THE ASSOCIATED PRESS

July 18, 2002

Washington - Cancer patients often suffer needlessly because the nation's medical system does a poor job of treating pain that is a common part of the disease, according to experts who produced a study for the National Institutes of Health.

"Cancer-related pain, depression and fatigue are undertreated and this situation is simply unacceptable," said Dr. Donald Patrick, a medical professor at the University of Washington, Seattle, and chairman of the committee.

"We have to move to the point that patient comfort and care are a part of the cancer treatment agenda," said Dr. Andrew T. Turrisi III, a radiation oncologist at the Medical University of South Carolina, Charleston. "Some patients are more fearful of pain than they are of death itself."

The report was written after the 13-member panel analyzed a series of studies. "Optimal pain relief for cancer patients needs to be a minimally accepted standard," the committee statement said. "Inadequately treated pain can be considered one indicator of poor quality of care."

Patrick said the group found many doctors don't know how to control relentless pain and medical schools fail to provide adequate training in pain management.

There are also bureaucratic barriers, the panel said. Committee member Dr. Paul S. Frame, a professor at the University of Rochester, N.Y., School of Medicine, said some government regulations require a three- copy report each time a doctor prescribes opiates.

"Sometimes practitioners don't want to go to the hassle of prescribing a triplicate drug," he said. "They may use something less effective instead."
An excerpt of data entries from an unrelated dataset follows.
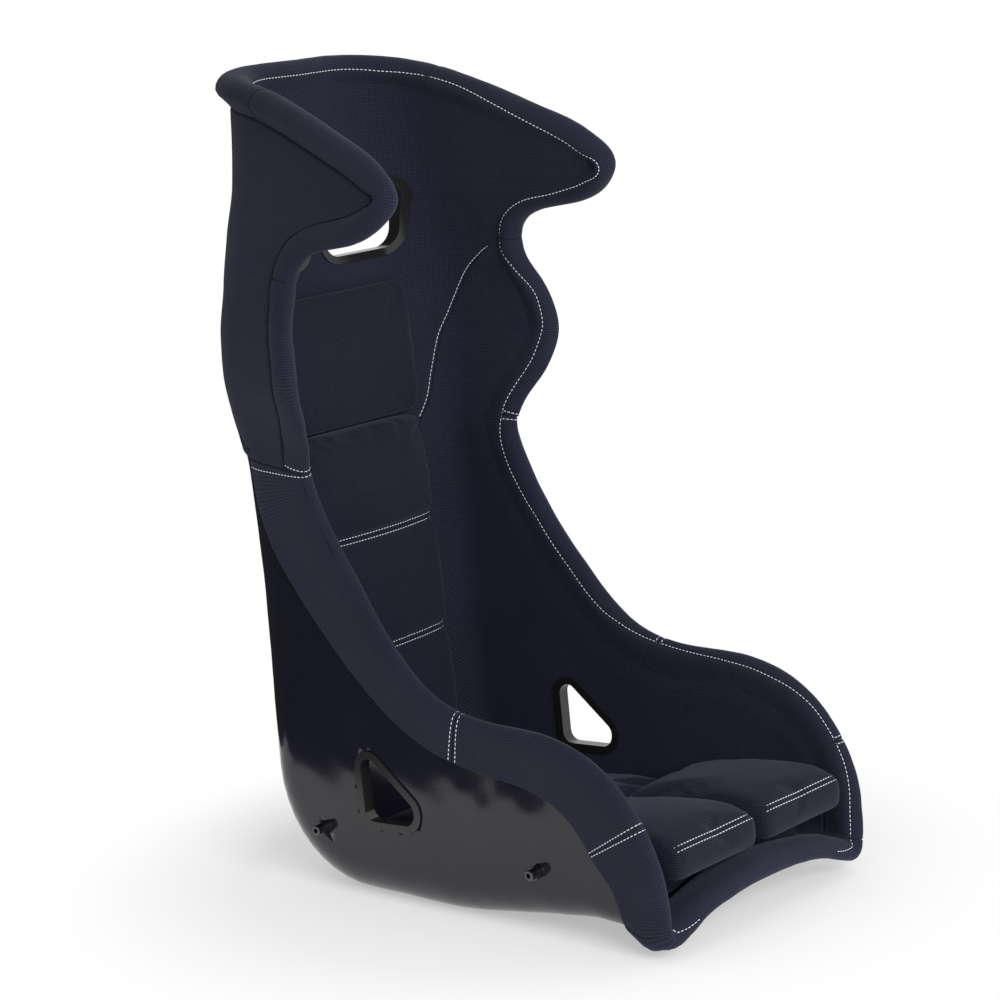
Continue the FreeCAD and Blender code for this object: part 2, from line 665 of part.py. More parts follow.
def hem_prism(rim, lengths, hem, last_length):
    """Everything that a hem of the padding encloses in the side view, from the temple downwards."""
    spots = hem_spots(rim, lengths[1:last_length], hem, (0, 1))
    slope = (spots[0] - spots[1]).normalize()
    spots.insert(0, spots[0] + slope * ((EDGE_LINE[0][0] - spots[0].y) / slope.y))
    corners = [Vector(0, spots[-1].y, BELOW), Vector(0, spots[0].y, BELOW)]
    if hem == REACH_OUT:
        spots[-1].z += LINING_GAP
        _, inward, _ = rim.frame(lengths[last_length - 1][2])
        rise = (spots[0].y - spots[-1].y) * inward.z / inward.y
        corners = [Vector(0, spots[0].y, spots[-1].z + rise)]
    corners = [spots[-1]] + corners + [spots[0]]
    lines = [Part.makeLine(a, b) for a, b in zip(corners, corners[1:])]
    return slab(Part.Face(Part.Wire([through(spots)] + lines)), -REACH, 2 * REACH)


def box_corners(y0, y1, z0, z1):
    """Corners of an upright rectangle in the side view."""
    return [(y0, z0), (y1, z0), (y1, z1), (y0, z1)]


def side_region(points):
    """Prism across the whole seat of a polygon in the side view."""
    corners = [Vector(0, y, z) for y, z in points]
    return slab(Part.Face(Part.makePolygon(corners + corners[:1])), -REACH, 2 * REACH)


def layer(near, far, region):
    """Sheet between two offsets of the outer face of the shell, within a region."""
    return tub(max(near, far)).common(region).cut(tub(min(near, far)))


def largest(shape):
    """The biggest solid of a shape, without the slivers of a cut."""
    return max(shape.Solids, key=lambda solid: solid.Volume)


def centre_strip(grow):
    """Region of the middle liners in the front view: between the side seams and above the notch."""
    seam = [Vector(x + grow, FORE, z) for x, z in BRANCH_SEAM]
    low = [Vector(BASE_HALF + grow, FORE, BELOW), Vector(BASE_HALF + grow, FORE, BACK_FOOT_Z), seam[0]]
    notch_z = seam[-1].z - grow
    seam[-1].z = notch_z
    high = [seam[-1], Vector(REACH, FORE, notch_z), Vector(REACH, FORE, TALL)]
    half = [Part.makeLine(a, b) for a, b in zip(low, low[1:])] + [through(seam)]
    half += [Part.makeLine(a, b) for a, b in zip(high, high[1:])]
    other = [edge.mirror(Vector(0, 0, 0), Vector(1, 0, 0)) for edge in half]
    half.append(Part.makeLine(high[-1], Vector(-REACH, FORE, TALL)))
    other.append(Part.makeLine(low[0], Vector(-low[0].x, FORE, BELOW)))
    edges = Part.__sortEdges__(half + other)
    return Part.Face(Part.Wire(edges)).extrude(Vector(0, AFT - FORE, 0))


def slot_liner(slot, flange):
    """Gloss slot liner: a tunnel through shell and lining with a flange on each face."""
    inner_face = -WALL - FIT - LINING
    tunnel = layer(inner_face - LIP_THICKNESS, LIP_THICKNESS, slot(SLOT_WALL - FIT))
    outer_lip = layer(FIT, LIP_THICKNESS, slot(flange))
    inner_lip = layer(inner_face - LIP_THICKNESS, inner_face - FIT, slot(flange))
    return largest(tunnel.fuse([outer_lip, inner_lip]).cut(slot(0.0)))


def turned(radius, length, start):
    """Cylinder along X from a start, outwards on the left side, centred on the axis."""
    return Part.makeCylinder(radius, length, Vector(start, 0, 0), Vector(1, 0, 0))


def hexagon(radius, start, length):
    """Hexagonal prism along X."""
    points = []
    for i in range(6):
        angle = math.radians(60 * i)
        points.append(Vector(start, radius * math.cos(angle), radius * math.sin(angle)))
    return Part.Face(Part.makePolygon(points + points[:1])).extrude(Vector(length, 0, 0))


def side_insert():
    """Threaded steel insert with its proud collar and its flange inside the laminate."""
    body = turned(COLLAR_RADIUS, COLLAR_LENGTH + WALL, -WALL)
    flange = turned(INSERT_FLANGE_RADIUS, INSERT_FLANGE, -WALL - INSERT_FLANGE)
    bore = turned(THREAD_RADIUS, 100, -50)
    return body.fuse(flange).cut(bore).removeSplitter()


def side_washer():
    """Washer between the collar and the bolt head."""
    ring = turned(WASHER_RADIUS, WASHER_THICKNESS, COLLAR_LENGTH)
    return ring.cut(turned(THREAD_RADIUS + FIT, WASHER_THICKNESS, COLLAR_LENGTH))


def side_bolt():
    """Socket head cap screw in an insert."""
    seat = COLLAR_LENGTH + WASHER_THICKNESS
    head = turned(BOLT_HEAD_RADIUS, BOLT_HEAD_HEIGHT, seat)
    face = [edge for edge in head.Edges if abs(edge.CenterOfMass.x - seat - BOLT_HEAD_HEIGHT) < 1e-6]
    head = head.makeChamfer(HEAD_CHAMFER, face)
    socket = hexagon(SOCKET_RADIUS, seat + BOLT_HEAD_HEIGHT - SOCKET_DEPTH, SOCKET_DEPTH)
    shank = turned(THREAD_RADIUS - THREAD_PLAY, BOLT_LENGTH, seat - BOLT_LENGTH)
    return head.cut(socket).fuse(shank).removeSplitter()


def at_fixings(shape):
    """Four copies of a left-hand piece, one at each side fixing, as a group of solids."""
    copies = []
    for y in (-BOLT_SPACING / 2, BOLT_SPACING / 2):
        copies += both_sides(shape.translated(Vector(wall_line_x(y, BOLT_Z), y, BOLT_Z)))
    return Part.makeCompound(copies)


def cushion_wire(half, depth, edge_share, tuck, origin, across, up):
    """Closed crowned section of a cushion: flat behind, drawn in at its sides, arched in front."""
    edge = depth * edge_share
    tuck = min(tuck, edge / 2)
    lap = CUSHION_LAP

    def at(x, z):
        return origin + across * x + up * z

    edges = [
        Part.makeLine(at(-half + tuck, 0), at(half - tuck, 0)),
        Part.Arc(at(half - tuck, 0), at(half, edge * 0.5), at(half - lap, edge)).toShape(),
        Part.Arc(at(half - lap, edge), at(0, depth), at(-half + lap, edge)).toShape(),
        Part.Arc(at(-half + lap, edge), at(-half, edge * 0.5), at(-half + tuck, 0)).toShape(),
    ]
    return Part.Wire(edges)


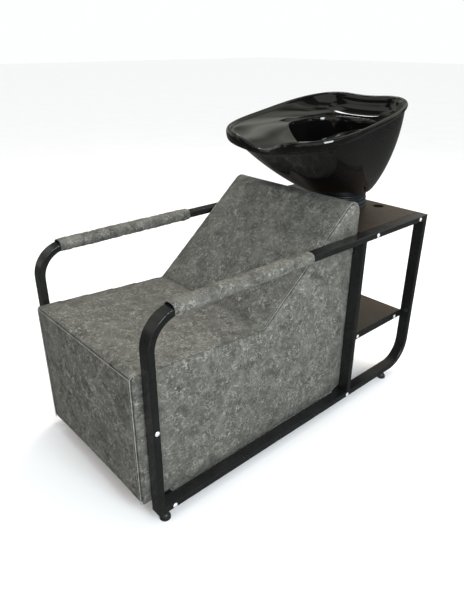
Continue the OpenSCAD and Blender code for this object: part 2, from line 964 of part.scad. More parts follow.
module drain_body() {
    seat_z = basin_floor_z + drain_washer_t;
    color(bright_steel) placed()
        translate([0, neck_y, 0])
            difference() {
                union() {
                    translate([0, 0, drain_tube_bottom])
                        cylinder(r = drain_tube_r, h = seat_z - drain_tube_bottom + 0.1);
                    translate([0, 0, seat_z])
                        cylinder(r = drain_flange_r, h = drain_flange_t);
                }
                translate([0, 0, drain_tube_bottom - 1])
                    cylinder(r = drain_bore_r, h = 100);
            }
}

module drain_nut() {
    color(bright_steel) placed()
        translate([0, neck_y, tilt_plate_z - 8])
            difference() {
                cylinder(r = 32, h = 8, $fn = 6);
                translate([0, 0, -1])
                    cylinder(r = drain_tube_r + 0.1, h = 10);
            }
}

module drain_tail() {
    color(plastic_black) placed()
        translate([0, neck_y, tail_bottom])
            difference() {
                cylinder(r = tail_r, h = drain_tube_bottom - tail_bottom);
                translate([0, 0, -1])
                    cylinder(r = drain_bore_r, h = drain_tube_bottom - tail_bottom + 2);
            }
}

module tail_nut() {
    color(plastic_black) placed()
        translate([0, neck_y, drain_tube_bottom - 14])
            difference() {
                cylinder(r = 25, h = 22);
                translate([0, 0, -1])
                    cylinder(r = drain_tube_r + 0.1, h = 24);
            }
}

module hair_strainer() {
    seat_z = basin_floor_z + drain_washer_t + drain_flange_t;
    color(bright_steel) placed()
        translate([0, neck_y, seat_z])
            difference() {
                union() {
                    cylinder(r = 24, h = 2);
                    translate([0, 0, -14])
                        cylinder(r = drain_bore_r - 1, h = 15);
                    cylinder(r = 4, h = 9);
                    translate([0, 0, 9])
                        sphere(5);
                }
                translate([0, 0, -12])
                    difference() {
                        cylinder(r = drain_bore_r - 2.5, h = 12.5);
                        cylinder(r = 4, h = 13);
                    }
                for (a = [0 : 36 : 324])
                    rotate(a)
                        translate([9, 0, -20])
                            cylinder(r = 1.8, h = 30);
            }
}

arm_tube(1);  // left_arm_tube
arm_tube(-1);  // right_arm_tube
base_tube(1);  // left_base_tube
base_tube(-1);  // right_base_tube
mid_post(1);  // left_mid_post
mid_post(-1);  // right_mid_post
cross_tube(cross_tube_y[0]);  // front_cross_tube
cross_tube(cross_tube_y[1]);  // rear_cross_tube
cross_tube_inserts();
cross_tube_screws();
body_screws();
carcass_side(1);  // carcass_side_left
carcass_side(-1);  // carcass_side_right
carcass_front();
carcass_rear();
carcass_seat_board();
carcass_back_board();
seat_cushion();
back_cushion();
front_pad();
rear_pad();
side_pad(1);  // side_pad_left
side_pad(-1);  // side_pad_right
armrest_pad(1);  // armrest_pad_left
armrest_pad(-1);  // armrest_pad_right
top_shelf();
top_shelf_screws();
top_shelf_nuts();
lower_shelf();
shelf_bar(1);  // shelf_bar_left
shelf_bar(-1);  // shelf_bar_right
lower_shelf_screws();
lower_shelf_nuts();
foot_inserts();
foot_base(1, foot_y[0]);  // foot_base_front_left
foot_base(-1, foot_y[0]);  // foot_base_front_right
foot_base(1, foot_y[1]);  // foot_base_rear_left
foot_base(-1, foot_y[1]);  // foot_base_rear_right
foot_stem(1, foot_y[0]);  // foot_stem_front_left
foot_stem(-1, foot_y[0]);  // foot_stem_front_right
foot_stem(1, foot_y[1]);  // foot_stem_rear_left
foot_stem(-1, foot_y[1]);  // foot_stem_rear_right
pedestal_bracket();
pedestal_bolts();
pedestal_nuts();
pivot_bolts();
pivot_nuts();
pivot_washers();
neck_bellows();
tilt_bracket();
basin_pad();
ceramic_basin();
drain_washer();
drain_body();
drain_nut();
drain_tail();
tail_nut();
hair_strainer();
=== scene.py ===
"""Looks of the shampoo backwash unit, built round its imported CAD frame.

Lengths inside the makers are millimetres, with y measured from the front of the side frames;
row_frame() turns them into the row frame's metres.
"""

import json
import math

import bmesh
import bpy
import numpy as np
from mathutils import Matrix, Vector, noise


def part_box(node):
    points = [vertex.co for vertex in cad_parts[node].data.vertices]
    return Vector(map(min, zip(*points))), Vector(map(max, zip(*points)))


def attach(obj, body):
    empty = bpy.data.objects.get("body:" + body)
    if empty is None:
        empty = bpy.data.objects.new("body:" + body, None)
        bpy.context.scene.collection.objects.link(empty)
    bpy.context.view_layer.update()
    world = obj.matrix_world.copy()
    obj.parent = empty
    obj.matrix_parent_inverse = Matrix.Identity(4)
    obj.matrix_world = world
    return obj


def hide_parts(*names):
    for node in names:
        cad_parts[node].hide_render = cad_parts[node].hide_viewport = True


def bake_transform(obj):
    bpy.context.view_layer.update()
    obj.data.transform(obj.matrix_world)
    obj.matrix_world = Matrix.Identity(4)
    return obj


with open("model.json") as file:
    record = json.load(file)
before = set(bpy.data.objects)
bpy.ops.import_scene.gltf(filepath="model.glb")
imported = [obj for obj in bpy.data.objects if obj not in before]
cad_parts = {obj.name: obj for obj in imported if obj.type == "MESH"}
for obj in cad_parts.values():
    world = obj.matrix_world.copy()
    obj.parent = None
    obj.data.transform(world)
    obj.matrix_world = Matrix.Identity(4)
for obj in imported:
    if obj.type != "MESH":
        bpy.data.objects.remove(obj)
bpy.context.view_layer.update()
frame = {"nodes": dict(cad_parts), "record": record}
SCENE = bpy.context.scene
MM = 0.001
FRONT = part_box("left_arm_tube")[0].y


# ---- Places ----

def row_frame(points):
    """Millimetres from the frame's front, as metres in the row frame."""
    p = np.array(points, float) * MM
    p[..., 1] += FRONT
    return p


def in_mm(points):
    """The reverse of row_frame()."""
    p = np.array(points, float)
    p[..., 1] -= FRONT
    return p / MM


def low(node):
    return in_mm(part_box(node)[0])


def high(node):
    return in_mm(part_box(node)[1])


def corner(node, y, z):
    """(y, z) of the CAD node's corner that lies furthest in that direction of its side view."""
    points = in_mm([v.co for v in frame["nodes"][node].data.vertices])
    return points[np.argmax(points[:, 1] * y + points[:, 2] * z), 1:]


# ---- Mesh helpers ----

def new_object(name, mesh, material=None, smooth=True):
    obj = bpy.data.objects.new(name, mesh)
    SCENE.collection.objects.link(obj)
    if material:
        mesh.materials.append(material)
    if smooth:
        mesh.shade_smooth()
    return obj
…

The committee said studies have estimated from 14 to 100 percent of cancer patients have relentless pain. The most common estimates found pain poorly controlled in 26 to 41 percent of patients. One obstacle is that patients often give doctors poor insight into their pain, some believing it must be tolerated. Others have an unrealistic fear about opiates and often choose to suffer instead of asking for the drugs, he said.